NIIF's Track Record So Far
NIIF is professionally managed by National Investment and Infrastructure Fund Limited (NIIFL), with the Government of India holding a 49 per cent stake. The fund manager currently oversees capital commitments of around ₹40,000 crore across multiple investment strategies.
Over the years, the platform has returned nearly ₹12,000 crore to investors through successful portfolio exits. Its flagship infrastructure fund, with a corpus of ₹16,000 crore, is India's largest domestic infrastructure fund, with positions across roads, ports and logistics, airports, renewable energy, smart meters, power transmission, and digital infrastructure.
Beyond the Flagship Fund
NIIF's broader portfolio spans several strategies. The Private Markets Fund has backed alternative investment funds managed by domestic managers, supporting climate solutions, affordable housing, healthcare, and venture capital. The Strategic Opportunities Fund has focused on growth sectors including healthcare, financial services, and manufacturing.
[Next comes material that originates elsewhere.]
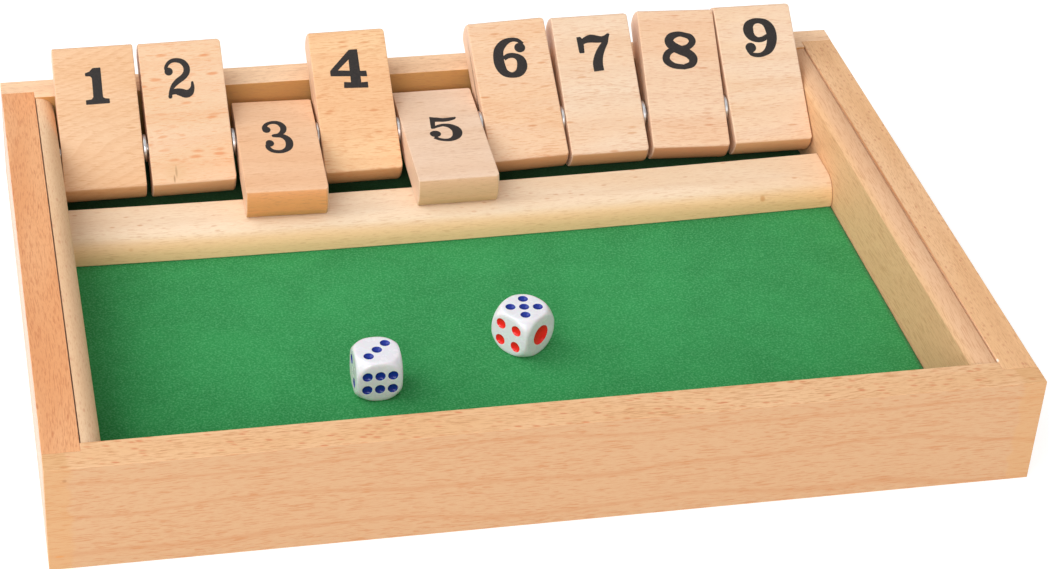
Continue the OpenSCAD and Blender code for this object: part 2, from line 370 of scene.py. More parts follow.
def easedCopy(node, edge, mat, body="box", turnEdges=30, corners=None):
    # copies a CAD piece, eases its edges with a small round and shows the copy in its place
    source = frame["nodes"][node]
    work = bmesh.new()
    work.from_mesh(source.data)
    # one vertex at each corner and one polygon for each flat face, so that the easing runs clean
    bmesh.ops.remove_doubles(work, verts=work.verts, dist=0.002 * mm)
    bmesh.ops.dissolve_limit(work, angle_limit=math.radians(0.5), verts=work.verts, edges=work.edges)
    widest = easeWeights(work, edge, turnEdges, corners)
    mesh = meshFrom(work, node + "Eased", True)
    mesh.materials.clear()
    mesh.materials.append(mat)
    piece = addObject(node + "_eased", mesh)
    easing = piece.modifiers.new("edges", "BEVEL")
    easing.width = widest * mm
    easing.segments = 4
    easing.limit_method = "WEIGHT"
    easing.use_clamp_overlap = corners is None
    shading = piece.modifiers.new("shading", "WEIGHTED_NORMAL")
    shading.weight = 80
    shading.keep_sharp = True
    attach(piece, body)
    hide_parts(node)
    return piece


def slimDown(piece, fixed, share):
    # makes a piece thinner towards the plane at the given x, in millimetres
    for v in piece.data.vertices:
        v.co.x = fixed * mm + (v.co.x - fixed * mm) * share


def bendAlong(piece, step, shift, slope, curve):
    # cuts a long piece into short lengths and bows it sideways: shift + slope * x + curve * x * x, in millimetres
    work = bmesh.new()
    work.from_mesh(piece.data)
    left, right = (pick(v.co.x for v in work.verts) / mm for pick in (min, max))
    for k in range(1, math.ceil((right - left) / step)):
        everything = work.verts[:] + work.edges[:] + work.faces[:]
        bmesh.ops.bisect_plane(work, geom=everything, plane_co=((left + k * step) * mm, 0, 0), plane_no=(1, 0, 0))
    for v in work.verts:
        x = v.co.x / mm
        v.co.y += (shift + slope * x + curve * x * x) * mm
    work.to_mesh(piece.data)
    work.free()


# Rails, liners and stop bar; sizes of dashes and flecks in millimetres, the first along the grain
railSet = {
    "front_rail": {
        "edge": 0.35, "slot": "rail_wood",
        "pale": (239, 195, 150), "warm": (233, 185, 137), "side": (207, 164, 123),
        "dash": (196, 130, 80), "fleck": (212, 124, 80), "endTone": (232, 190, 160),
        "dashSize": (4.6, 0.26, 0.26), "dashShare": 0.5, "dashDepth": 0.65,
        "fleckCell": (4.8, 1.5, 1.5), "fleckShare": 0.95, "fleckDepth": 0.8, "fleckTilt": 0.12,
        "ringWidth": 11, "ringWander": 1.3, "ringDepth": 0.34, "ringStart": 0.82, "from": (0.02, 0.11, 0.004),
        "stain": {"start": 134.8, "full": 136.6, "uneven": 1.2, "tone": (210, 156, 96), "depth": 0.35},
        "marks": [((-137, -103, 31), (0.9, 1, 0.7), (166, 108, 70), 0.7),
                  ((-139.4, -103, 4.6), (1.8, 1, 0.5), (214, 134, 62), 0.7)],
    },
    "back_rail": {
        "edge": 0.35, "slot": "rail_wood",
        # the side tone is painted shade for the inner face, which lies in the shadow of the tiles
        "pale": (254, 217, 179), "warm": (248, 206, 166), "side": (208, 154, 91),
        "dash": (190, 132, 88), "fleck": (186, 118, 78), "endTone": (176, 126, 84),
        "dashSize": (3.2, 0.26, 0.26), "dashShare": 0.5, "dashDepth": 0.4,
        "fleckCell": (8, 1.4, 1.4), "fleckShare": 0.2, "fleckDepth": 0.5,
        "ringWidth": 12, "ringWander": 0.8, "ringDepth": 0.12, "from": (0.31, 0.02, 0.03),
        "marks": [((0, 103, 17.5), (400, 1.2, 60), (238, 194, 152), 0.75)],  # outer face taken back to a plain wood tone, out of the side tone's painted shade
    },
    "left_rail": {
        "edge": 0.2, "slot": "left_rail_wood", "turn": (0, 0, 90),
        # the pale pinkish side tone is painted light on the outer face, which is lit from the left
        "pale": (238, 177, 127), "warm": (231, 163, 111), "side": (246, 206, 184),
        "dash": (190, 112, 68), "fleck": (184, 102, 60), "endTone": (176, 112, 70),
        "dashSize": (4.0, 0.28, 0.28), "dashShare": 0.6, "dashDepth": 0.45,
        "fleckCell": (6, 1.2, 1.2), "fleckShare": 0.3, "fleckDepth": 0.5,
        "ringWidth": 10, "ringWander": 0.6, "ringDepth": 0.12, "from": (0.1, 0.05, 0.02),
    },
    "right_rail": {
        "edge": 0.35, "slot": "rail_wood", "turn": (0, 0, 90),
        "pale": (244, 198, 152), "warm": (238, 188, 138), "side": (232, 188, 150),
        "dash": (190, 130, 88), "fleck": (204, 134, 100), "endTone": (176, 126, 84),
        "dashSize": (3.4, 0.24, 0.24), "dashShare": 0.45, "dashDepth": 0.4,
        "fleckCell": (2.8, 1.5, 1.5), "fleckShare": 0.8, "fleckDepth": 0.7,
        "ringWidth": 10, "ringWander": 0.8, "ringDepth": 0.12, "from": (0.21, 0.15, 0.08),
        "marks": [((131.9, 10, 35), (0.55, 110, 0.6), (170, 100, 50), 0.75),
                  ((131.8, 92, 35), (0.6, 2.6, 0.8), (128, 76, 40), 0.7),
                  # a painted highlight: a tiny near-white spot at the front end of the rail's inner top edge
                  ((131.9, -91, 35), (0.7, 1, 0.8), (255, 246, 232), 0.9)],
    },
    "left_liner": {
        "edge": 0.12, "slot": "liner_wood", "turn": (0, 0, 90),
        "pale": (240, 206, 168), "warm": (234, 194, 152), "side": (236, 200, 158),
        "dash": (206, 146, 106), "fleck": (208, 140, 108), "endTone": (186, 140, 98),
        "dashSize": (2.4, 0.24, 0.24), "dashShare": 0.4, "dashDepth": 0.4,
        "fleckCell": (4, 1.4, 1.4), "fleckShare": 0.6, "fleckDepth": 0.6,
        "ringWidth": 9, "ringWander": 0.5, "ringDepth": 0.1, "from": (0.4, 0.12, 0.06),
        "slim": (-131.6, 0.93),
    },
    "right_liner": {
        "edge": 0.3, "slot": "liner_wood", "turn": (0, 0, 90),
        # the side tone, lighter than the top, is painted light on the inner face
        "pale": (223, 180, 142), "warm": (218, 172, 132), "side": (233, 188, 142),
        "dash": (190, 132, 92), "fleck": (184, 120, 80), "endTone": (186, 140, 98),
        "dashSize": (5.0, 0.3, 0.3), "dashShare": 0.55, "dashDepth": 0.45,
        "fleckCell": (8, 1.3, 1.3), "fleckShare": 0.3, "fleckDepth": 0.5, "fleckFace": (0, 1, 0),
        "ringWidth": 9, "ringWander": 0.5, "ringDepth": 0.1, "from": (0.52, 0.2, 0.01),
    },
    "stop_bar": {
        "edge": 0.5, "slot": "bar_wood",
        "pale": (245, 220, 191), "warm": (241, 211, 178), "side": (247, 205, 154),
        "dash": (212, 160, 112), "fleck": (206, 142, 92), "endTone": (186, 140, 98),
        "dashSize": (4.0, 0.28, 0.28), "dashShare": 0.35, "dashDepth": 0.4,
        "fleckCell": (4, 1.6, 1.6), "fleckShare": 0.3, "fleckDepth": 0.6,
        "ringWidth": 8, "ringWander": 0.5, "ringDepth": 0.1, "from": (0.7, 0.01, 0.02),
        "bend": (10, -0.7, 0.0067, 0.000118),
        "marks": [((-106.8, 32, 13.5), (1.4, 2.5, 1), (216, 148, 88), 0.7),
                  ((101, 32, 14), (1.2, 2.5, 1.4), (216, 150, 92), 0.7)],
    },
    "floor_panel": {
        "edge": 0.2, "slot": "panel_wood", "rough": 0.6,
        "pale": (214, 178, 136), "warm": (200, 160, 118), "side": (200, 160, 118),
        "dash": (168, 122, 82), "fleck": (160, 112, 76), "endTone": (150, 108, 74),
        "dashSize": (5.0, 0.3, 0.3), "dashShare": 0.5, "dashDepth": 0.45,
        "fleckCell": (9, 1.6, 1.6), "fleckShare": 0.3, "fleckDepth": 0.4,
        "ringWidth": 14, "ringWander": 2.0, "ringDepth": 0.25, "from": (0.9, 0.3, 0.2),
    },
}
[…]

Notably, the India-Japan Fund — NIIF's first bilateral investment vehicle — targets climate and circular economy projects, energy transition initiatives, and investments designed to strengthen the India-Japan business corridor. The bilateral fund signals NIIF's ambition to evolve beyond a domestic infrastructure vehicle into a geopolitically relevant capital platform.
Why This Decision Matters
India's infrastructure financing gap remains substantial, and public budgetary resources alone cannot bridge it. By doubling its own commitment, the Centre is signalling to global institutional investors that NIIF has the sovereign backing to absorb large, long-duration capital — a critical assurance for pension and sovereign wealth funds operating under strict mandate constraints.
This is the most significant single capital infusion into NIIF since its establishment, and positions NIIF Infrastructure Fund II as a potential anchor vehicle for India's next infrastructure build-out cycle. With e-mobility and digital infrastructure now explicitly in scope, the fund's mandate has also broadened meaningfully from its original roads-and-ports focus.